Senin, 30 Agustus 2010

Sebuah "Intermezzo" tentang Cinta

Cinta..., cinta... Jika engkau datang dengan berlari kepada matahari pagi untuk mengatakan “aku baru saja berpisah dengan gelap”, maka itulah salah satu cara menggambarkan cinta. Ia kehangatan batin tanpa kehilangan sejuknya meski tadi malam dingin menusuk. Seperti juga yang dialami kembang merekah tanpa pula melupakan untaian segar embun yang sekarang mengalunginya meski hujan dan derai menyerang.

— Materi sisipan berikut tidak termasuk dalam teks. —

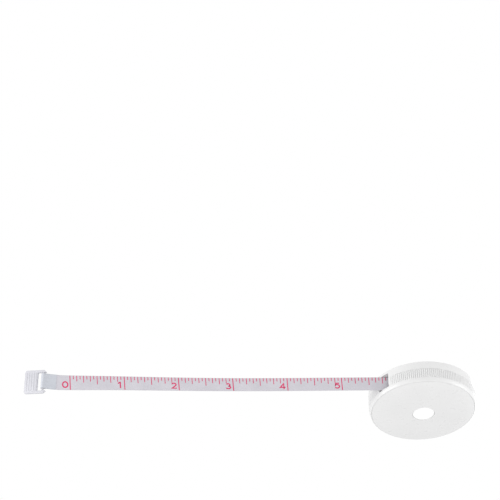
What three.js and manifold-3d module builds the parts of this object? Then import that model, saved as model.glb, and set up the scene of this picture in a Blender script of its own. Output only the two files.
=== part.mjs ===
// A round pocket tape measure with a cloth tape, drawn partly out of its case.
// Millimetres. The case lies on its button side: +Z points out of the domed front cover,
// the origin is the centre of the flat ring round the button, and the tape leaves along -X.
import * as THREE from "three";
import { mergeVertices } from "three/addons/utils/BufferGeometryUtils.js";
import Module from "manifold-3d";

const wasm = await Module();
wasm.setup();

// Case
const caseRadius = 24.95;
const shellWall = 1.2;
const ribDepth = 0.35;
const skirtShare = 0.7;
const ribCount = 164;
const ribInset = 0.25;
const bandShow = 1.2;
const bandStep = 0.1;
const bandEdge = 2.1;
const shelfReach = 0.4;
const shelfThickness = 0.8;
const seamLift = 1.1;
const seamGap = 0.25;
const jointGap = 0.15;

// Front cover
const domeRise = 2.3;
const shoulderRadius = 1.0;
const spigotDepth = 1.3;
const spigotWall = 0.75;

// Rear cover
const landRadius = 12;
const rearRise = 1.8;
const rearWall = 1.0;
const rearEdge = 1.3;
const rearLedge = 1.55;

// Tape: its line lies a little inside the edge of the spool's flanges
const tapeWidth = 7.2;
const tapeThickness = 0.28;
const tapeInset = 2.45;
const runInset = 2.44;
const tapeBow = 1.05;
const tapeDrift = 1.5;
const tapeTwist = THREE.MathUtils.degToRad(18);
const twistPower = 5;
const tapeLean = THREE.MathUtils.degToRad(7);
const leanPower = 60;

// Tape slot in the case: how far it reaches to each side of the tape, under it and over it,
// and the roof inside that keeps the tape's upper edge in line
const slotInner = 1.6;
const slotOuter = 3.4;
const slotFootroom = 0.35;
const slotHeadroom = 0.3;
const slotRoofThickness = 0.8;
const slotRoofGap = 0.5;

// End tab, measured from its bar, and the bar's distance from the case's axis
const tabBar = 178.7;
const barRadius = 0.55;
const tabLip = 1.5;
const tabSlotReach = 2.55;
const tabPlate = 6.65;
const tabArm = 1.3;
const tapeSideGap = 0.7;
const tabShift = 0.4;
const tabTurn = THREE.MathUtils.degToRad(28);
const tabThickness = 1.2;
const tabCorner = 1.1;
const tabChamferShare = 0.8;
const gripRidgeCount = 5;
const gripRidgeRadius = 0.35;
const gripRidgeRise = 0.2;
const gripOuterMargin = 1.1;
const gripInnerMargin = 0.8;
const gripSideMargin = 1.1;

// The tape's end, folded round the bar and back onto itself
const foldTail = 6.1;
const foldGap = 0.15;
const foldTaper = 2.4;

// Spool: with this hub, the coil and the drawn tape come to sixty inches
const hubRadius = 7.5;
const spoolRoom = 1.35;
const spoolLift = 0.3;
const flangeThickness = 0.6;
const flangeGap = 0.3;
const coilGap = 0.3;
const hubWall = 0.8;
const runningGap = 0.25;
const bearingWall = 0.85;
const bearingDepth = 0.65;
const clipRingWall = 0.7;
const springCoverThickness = 0.5;
const mainspringThickness = 0.25;
const mainspringTurns = 5.5;
const mainspringGap = 0.3;
const anchorWidth = 0.9;
const anchorGap = 0.25;
const anchorSkin = 0.12;

// Axle
const axleRadius = 2.0;
const axleLift = 0.75;
const pilotRadius = 1.1;
const pilotLength = 0.9;
const bossRadius = 3.2;
const bossLength = 1.55;
const bossGap = 0.1;
const washerThickness = 0.3;
const washerGap = 0.15;
const retainerInset = 0.3;
const retainerThickness = 0.3;

// Button
const buttonRadius = 4.95;
const buttonGap = 0.25;
const buttonRecess = 0.1;
const buttonFace = 0.9;
const buttonEdge = 0.4;
const buttonFlangeReach = 1.05;
const buttonFlangeThickness = 0.5;
const buttonWell = 3.2;
const buttonSpringRadius = 1.6;
const buttonSpringWire = 0.15;
const buttonSpringTurns = 3.5;

// Brake: the shares run from the button's flange out to the rear cover's ledge
const pivotShare = 0.30864;
const leverEndShare = 0.51235;
const leafSeatShare = 0.77469;
const leverCatch = 0.8;
const leverHeel = 0.05;
const leverTipThickness = 0.6;
const leverThickness = 0.7;
const leverStep = 0.3;
const leverWidth = 3.0;
const leverBarrel = 0.8;
const pinRadius = 0.3;
const pinGap = 0.2;
const earWidth = 1.0;
const earLength = 2.0;
const padLength = 1.5;
const padThickness = 0.4;
const padGap = 0.2;
const leafThickness = 0.15;
const leafWidth = 1.6;
const leafSeat = 0.15;

// Pegs and sockets that hold the two covers together
const pegRadius = 1.2;
const socketWall = 0.75;
const pegGap = 0.25;
const socketDepth = 5.1;
const pegCount = 3;
const firstPeg = THREE.MathUtils.degToRad(15);

// Fineness of the faceted shapes, and how far a cut runs past what it cuts
const fine = 64;
const medium = 40;
const coarse = 16;
const arcSteps = 4;
const runSteps = 44;
const springSteps = 24;
const wireSteps = 8;
const wireSides = 5;
const overrun = 2;
const weld = 0.1;
const sameSpot = 1e-4;

// Radii that follow from those above, from the case's rim inwards
const bandRoot = caseRadius - ribDepth;
const bandBore = bandRoot - shellWall;
const skirtRadius = caseRadius - ribDepth * skirtShare;
const domeEdge = skirtRadius - shoulderRadius;
const rearFaceRadius = caseRadius - bandShow;
const bandLip = rearFaceRadius + seamGap;
const ledgeRadius = rearFaceRadius - rearLedge;
const socketRadius = pegRadius + pegGap + socketWall;
const pegRing = ledgeRadius - socketRadius - seamGap;
const flangeRadius = pegRing - socketRadius - spoolRoom;
const tapeLine = flangeRadius - tapeInset;
const coilRadius = tapeLine - tapeThickness / 2 - coilGap;
const drumBore = hubRadius - hubWall;
const buttonFlangeRadius = buttonRadius + buttonFlangeReach;
const leverPivot = brakePlace(pivotShare);
const leverEnd = brakePlace(leverEndShare);
const leafSeatPlace = brakePlace(leafSeatShare);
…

Cinta seakan keriangan kicau burung dengan kepakan sayap yang menghembus landai di antara bulu-bulunya setelah rumah tak rampungnya lemah menampung rintik hujan kemarin, ataupun cinta mewujud dalam kupu-kupu yang melupakan kepompongnya seraya mengatakan alangkah sempurnanya keseluruhanku, alangkah indahnya hidup ini, meski letih di sebelumnya dalam balutan sutra. Ia mendapati dirinya kini bermetamorfosis. Cinta... Ia menambah dirimu, ia memberi warna duniamu, seperti sayap kupu itu dan mereka...

Cinta..., ceritakanlah kembali kisah Qays yang merindu Layla, hingga cintanya kepada Layla membuat Qays compang-camping, tidak peduli diri sendiri, terancam dimakan harimau, bahkan menjadi gila setelah kepahitan demi kepahitan, akhirnya kematian dalam perpisahan. Cinta adalah pengorbanan tanpa tepi tapi itulah kekuatannya, kekuatan untuk tanpa letih berkorban. Ia jelmaan penderitaan yang sempurna lalu menjadi loncatan kuantum personalmu. Bahwa penderitaan sebanding dengan kebahagiaan, cinta menjadi kesyukuran mendalam di antara onak yang menusuk kulitmu ketika Tuhanmu mengatakan kepada jiwa yang tenang, “sujud dan mendekatlah...”(Qs. Al-'Alaq:19). Cinta adalah kekuatanmu untuk bersabar dalam kesakitan dan keindahan di kesudahannya, melebihi Qays kepada Layla.

Cinta..., bagi orang yang sangat kompleks cerdasnya atau yang tak tahu apa-apa akan mengatakan, “cinta itu tak bisa diungkap dengan kata-kata”. Itulah arti dari cinta yang kadang membuat antara orang pintar dan bodoh sulit dibedakan, wuikikik...

Cinta..., adalah diam yang dikatakan jamur-jamur merekah kepada hujan bahwa arang yang mereka tumbuhi sekarang, dulunya adalah kayu yang membakar dirinya karena cintanya pada terang. Ia tak mengatakan sesuatu, tetapi ia mati untuk memberi kehidupan. Ialah kematian para syuhada demi iman dan cintanya. Wallahu a’lam bishawwab.